— begin Dataset records —

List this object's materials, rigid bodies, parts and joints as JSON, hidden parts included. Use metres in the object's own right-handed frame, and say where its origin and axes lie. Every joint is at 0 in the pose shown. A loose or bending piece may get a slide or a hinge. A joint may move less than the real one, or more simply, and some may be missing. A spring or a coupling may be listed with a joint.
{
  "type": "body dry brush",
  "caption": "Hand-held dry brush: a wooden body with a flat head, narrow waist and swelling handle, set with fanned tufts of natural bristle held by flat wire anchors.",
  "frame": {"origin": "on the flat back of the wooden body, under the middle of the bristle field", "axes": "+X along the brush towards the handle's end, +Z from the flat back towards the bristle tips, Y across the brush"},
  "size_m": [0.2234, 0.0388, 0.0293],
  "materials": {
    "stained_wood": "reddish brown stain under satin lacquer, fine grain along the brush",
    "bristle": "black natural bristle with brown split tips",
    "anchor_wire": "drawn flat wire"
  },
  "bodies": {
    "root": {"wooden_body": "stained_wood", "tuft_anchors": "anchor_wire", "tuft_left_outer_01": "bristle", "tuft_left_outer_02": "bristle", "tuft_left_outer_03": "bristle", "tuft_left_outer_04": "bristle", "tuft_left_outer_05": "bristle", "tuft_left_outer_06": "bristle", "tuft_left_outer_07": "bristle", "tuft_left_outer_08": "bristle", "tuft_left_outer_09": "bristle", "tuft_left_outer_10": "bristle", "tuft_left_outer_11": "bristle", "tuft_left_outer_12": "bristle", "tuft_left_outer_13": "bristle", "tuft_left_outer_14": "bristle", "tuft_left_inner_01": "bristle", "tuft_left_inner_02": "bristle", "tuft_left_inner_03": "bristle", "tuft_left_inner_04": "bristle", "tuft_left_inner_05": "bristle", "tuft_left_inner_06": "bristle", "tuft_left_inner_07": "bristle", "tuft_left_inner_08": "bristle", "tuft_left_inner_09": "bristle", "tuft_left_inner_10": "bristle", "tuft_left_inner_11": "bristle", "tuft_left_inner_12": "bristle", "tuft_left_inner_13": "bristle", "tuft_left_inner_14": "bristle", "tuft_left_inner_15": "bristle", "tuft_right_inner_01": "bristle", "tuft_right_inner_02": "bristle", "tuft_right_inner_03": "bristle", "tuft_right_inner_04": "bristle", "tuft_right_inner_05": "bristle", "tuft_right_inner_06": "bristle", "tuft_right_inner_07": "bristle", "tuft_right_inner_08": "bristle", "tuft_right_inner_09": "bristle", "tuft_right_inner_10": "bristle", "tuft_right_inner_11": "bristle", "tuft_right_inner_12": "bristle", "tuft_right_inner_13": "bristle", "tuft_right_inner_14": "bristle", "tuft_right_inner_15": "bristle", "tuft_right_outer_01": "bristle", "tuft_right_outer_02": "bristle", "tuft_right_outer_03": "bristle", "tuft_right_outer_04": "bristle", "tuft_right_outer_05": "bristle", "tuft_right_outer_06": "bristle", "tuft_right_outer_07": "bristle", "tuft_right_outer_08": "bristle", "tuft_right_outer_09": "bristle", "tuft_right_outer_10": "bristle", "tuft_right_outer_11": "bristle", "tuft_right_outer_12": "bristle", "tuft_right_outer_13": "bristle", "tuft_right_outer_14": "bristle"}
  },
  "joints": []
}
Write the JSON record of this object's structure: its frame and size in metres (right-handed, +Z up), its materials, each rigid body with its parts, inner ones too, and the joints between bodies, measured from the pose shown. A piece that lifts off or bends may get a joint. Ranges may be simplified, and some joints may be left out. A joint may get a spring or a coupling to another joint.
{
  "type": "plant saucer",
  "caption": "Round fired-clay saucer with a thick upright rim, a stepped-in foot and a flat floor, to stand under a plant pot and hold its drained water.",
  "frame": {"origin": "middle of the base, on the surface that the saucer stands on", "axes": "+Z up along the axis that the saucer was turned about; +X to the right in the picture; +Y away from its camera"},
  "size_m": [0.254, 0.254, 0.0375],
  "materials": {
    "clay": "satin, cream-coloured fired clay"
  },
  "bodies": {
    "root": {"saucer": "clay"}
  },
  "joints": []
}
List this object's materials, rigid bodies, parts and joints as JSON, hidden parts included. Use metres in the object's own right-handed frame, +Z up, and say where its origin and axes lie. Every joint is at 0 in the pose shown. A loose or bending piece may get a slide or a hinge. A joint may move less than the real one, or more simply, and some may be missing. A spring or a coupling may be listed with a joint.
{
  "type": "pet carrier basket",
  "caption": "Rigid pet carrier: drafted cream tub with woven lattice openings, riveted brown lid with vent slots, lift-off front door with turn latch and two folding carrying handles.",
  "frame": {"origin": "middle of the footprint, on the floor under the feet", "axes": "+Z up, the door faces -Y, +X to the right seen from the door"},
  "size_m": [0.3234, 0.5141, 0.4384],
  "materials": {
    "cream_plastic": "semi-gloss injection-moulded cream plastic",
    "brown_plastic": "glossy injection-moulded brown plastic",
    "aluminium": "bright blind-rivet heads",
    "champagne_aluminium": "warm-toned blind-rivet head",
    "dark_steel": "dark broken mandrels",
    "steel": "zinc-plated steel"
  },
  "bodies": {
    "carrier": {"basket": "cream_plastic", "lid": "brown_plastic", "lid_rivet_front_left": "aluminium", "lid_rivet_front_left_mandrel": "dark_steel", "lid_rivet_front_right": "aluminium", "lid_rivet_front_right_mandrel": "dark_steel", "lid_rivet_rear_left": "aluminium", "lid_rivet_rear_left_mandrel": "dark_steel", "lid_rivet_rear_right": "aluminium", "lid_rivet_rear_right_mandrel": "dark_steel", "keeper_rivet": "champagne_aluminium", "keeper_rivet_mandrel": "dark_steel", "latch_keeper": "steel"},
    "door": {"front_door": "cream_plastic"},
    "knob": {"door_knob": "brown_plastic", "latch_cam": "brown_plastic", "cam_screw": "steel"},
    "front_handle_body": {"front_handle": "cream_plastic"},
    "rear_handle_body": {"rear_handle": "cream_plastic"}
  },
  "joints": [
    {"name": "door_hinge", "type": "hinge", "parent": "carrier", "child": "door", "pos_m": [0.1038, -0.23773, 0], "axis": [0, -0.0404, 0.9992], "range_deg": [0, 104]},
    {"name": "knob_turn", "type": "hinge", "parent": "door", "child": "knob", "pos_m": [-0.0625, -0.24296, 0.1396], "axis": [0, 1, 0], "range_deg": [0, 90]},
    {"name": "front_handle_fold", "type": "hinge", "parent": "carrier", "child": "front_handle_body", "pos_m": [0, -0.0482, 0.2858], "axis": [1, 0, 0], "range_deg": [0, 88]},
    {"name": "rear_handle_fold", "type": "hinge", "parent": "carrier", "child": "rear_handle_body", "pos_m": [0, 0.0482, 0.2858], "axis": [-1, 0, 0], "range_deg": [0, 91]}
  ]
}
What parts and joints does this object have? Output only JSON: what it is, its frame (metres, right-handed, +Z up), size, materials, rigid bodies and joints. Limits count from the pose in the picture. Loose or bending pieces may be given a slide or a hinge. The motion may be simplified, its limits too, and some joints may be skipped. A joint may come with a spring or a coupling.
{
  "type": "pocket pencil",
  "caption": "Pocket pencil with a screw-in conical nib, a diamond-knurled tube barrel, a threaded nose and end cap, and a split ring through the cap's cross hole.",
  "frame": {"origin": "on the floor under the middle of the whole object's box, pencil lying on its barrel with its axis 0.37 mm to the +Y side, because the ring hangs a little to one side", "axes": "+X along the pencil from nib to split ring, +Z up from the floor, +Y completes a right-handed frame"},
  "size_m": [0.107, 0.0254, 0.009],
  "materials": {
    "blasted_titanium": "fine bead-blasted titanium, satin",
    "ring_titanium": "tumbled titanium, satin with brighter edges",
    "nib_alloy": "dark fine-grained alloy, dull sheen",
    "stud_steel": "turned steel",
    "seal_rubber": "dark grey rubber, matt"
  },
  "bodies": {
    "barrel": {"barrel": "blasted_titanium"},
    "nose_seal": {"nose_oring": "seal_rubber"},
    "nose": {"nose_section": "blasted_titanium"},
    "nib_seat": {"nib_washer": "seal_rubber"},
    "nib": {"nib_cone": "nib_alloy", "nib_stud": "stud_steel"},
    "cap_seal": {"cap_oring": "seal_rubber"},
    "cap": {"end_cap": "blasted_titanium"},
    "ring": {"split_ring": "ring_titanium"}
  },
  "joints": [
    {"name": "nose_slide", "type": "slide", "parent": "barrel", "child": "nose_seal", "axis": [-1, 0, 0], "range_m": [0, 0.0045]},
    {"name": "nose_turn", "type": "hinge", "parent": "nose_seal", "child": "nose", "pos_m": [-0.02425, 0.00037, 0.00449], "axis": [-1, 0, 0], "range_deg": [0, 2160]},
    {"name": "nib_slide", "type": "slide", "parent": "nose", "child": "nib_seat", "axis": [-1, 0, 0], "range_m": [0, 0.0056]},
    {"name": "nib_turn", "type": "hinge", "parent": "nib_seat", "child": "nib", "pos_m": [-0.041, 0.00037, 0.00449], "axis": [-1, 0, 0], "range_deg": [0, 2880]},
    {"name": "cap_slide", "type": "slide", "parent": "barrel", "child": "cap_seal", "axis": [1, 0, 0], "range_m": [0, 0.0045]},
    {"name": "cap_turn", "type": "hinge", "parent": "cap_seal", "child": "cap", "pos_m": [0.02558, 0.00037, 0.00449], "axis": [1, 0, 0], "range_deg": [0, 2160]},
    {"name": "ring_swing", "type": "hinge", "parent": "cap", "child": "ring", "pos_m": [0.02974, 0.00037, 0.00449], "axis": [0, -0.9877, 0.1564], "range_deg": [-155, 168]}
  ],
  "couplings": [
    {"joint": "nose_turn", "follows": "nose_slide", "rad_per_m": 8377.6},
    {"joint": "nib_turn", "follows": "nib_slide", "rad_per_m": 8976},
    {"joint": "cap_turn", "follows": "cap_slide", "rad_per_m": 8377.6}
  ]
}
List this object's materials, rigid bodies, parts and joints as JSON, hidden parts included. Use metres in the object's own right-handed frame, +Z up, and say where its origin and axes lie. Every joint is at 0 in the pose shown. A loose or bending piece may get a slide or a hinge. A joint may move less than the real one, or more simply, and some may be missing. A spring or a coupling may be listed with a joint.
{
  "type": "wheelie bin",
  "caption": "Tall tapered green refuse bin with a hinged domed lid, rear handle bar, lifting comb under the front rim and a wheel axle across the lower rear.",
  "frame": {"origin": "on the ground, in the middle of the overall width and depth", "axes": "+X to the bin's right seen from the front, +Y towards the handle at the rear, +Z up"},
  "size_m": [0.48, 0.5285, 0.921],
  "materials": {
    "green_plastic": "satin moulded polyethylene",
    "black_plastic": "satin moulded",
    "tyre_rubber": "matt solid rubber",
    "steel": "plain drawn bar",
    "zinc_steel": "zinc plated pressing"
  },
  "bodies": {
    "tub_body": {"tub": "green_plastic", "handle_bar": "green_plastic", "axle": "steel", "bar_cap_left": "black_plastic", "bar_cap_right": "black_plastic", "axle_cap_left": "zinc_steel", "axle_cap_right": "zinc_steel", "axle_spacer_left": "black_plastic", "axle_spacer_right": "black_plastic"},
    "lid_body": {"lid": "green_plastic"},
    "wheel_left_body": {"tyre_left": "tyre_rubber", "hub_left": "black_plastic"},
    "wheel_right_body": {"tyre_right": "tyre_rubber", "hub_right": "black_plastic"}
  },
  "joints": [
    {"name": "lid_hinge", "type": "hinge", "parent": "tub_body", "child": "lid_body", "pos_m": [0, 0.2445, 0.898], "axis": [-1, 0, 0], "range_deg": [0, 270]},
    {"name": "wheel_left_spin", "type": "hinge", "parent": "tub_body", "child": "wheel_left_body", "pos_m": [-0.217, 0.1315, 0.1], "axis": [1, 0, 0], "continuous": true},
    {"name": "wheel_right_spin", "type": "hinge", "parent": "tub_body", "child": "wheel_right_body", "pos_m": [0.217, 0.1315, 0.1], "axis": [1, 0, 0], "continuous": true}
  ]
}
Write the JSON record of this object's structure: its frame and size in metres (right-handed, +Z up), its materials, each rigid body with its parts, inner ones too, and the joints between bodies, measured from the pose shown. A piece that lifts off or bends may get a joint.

— end Dataset records —

What is asked.
In the records above, locate every line with the string "picture" and copy it.

Full solution.
  "frame": {"origin": "middle of the base, on the surface that the saucer stands on", "axes": "+Z up along the axis that the saucer was turned about; +X to the right in the picture; +Y away from its camera"},
What parts and joints does this object have? Output only JSON: what it is, its frame (metres, right-handed, +Z up), size, materials, rigid bodies and joints. Limits count from the pose in the picture. Loose or bending pieces may be given a slide or a hinge. The motion may be simplified, its limits too, and some joints may be skipped. A joint may come with a spring or a coupling.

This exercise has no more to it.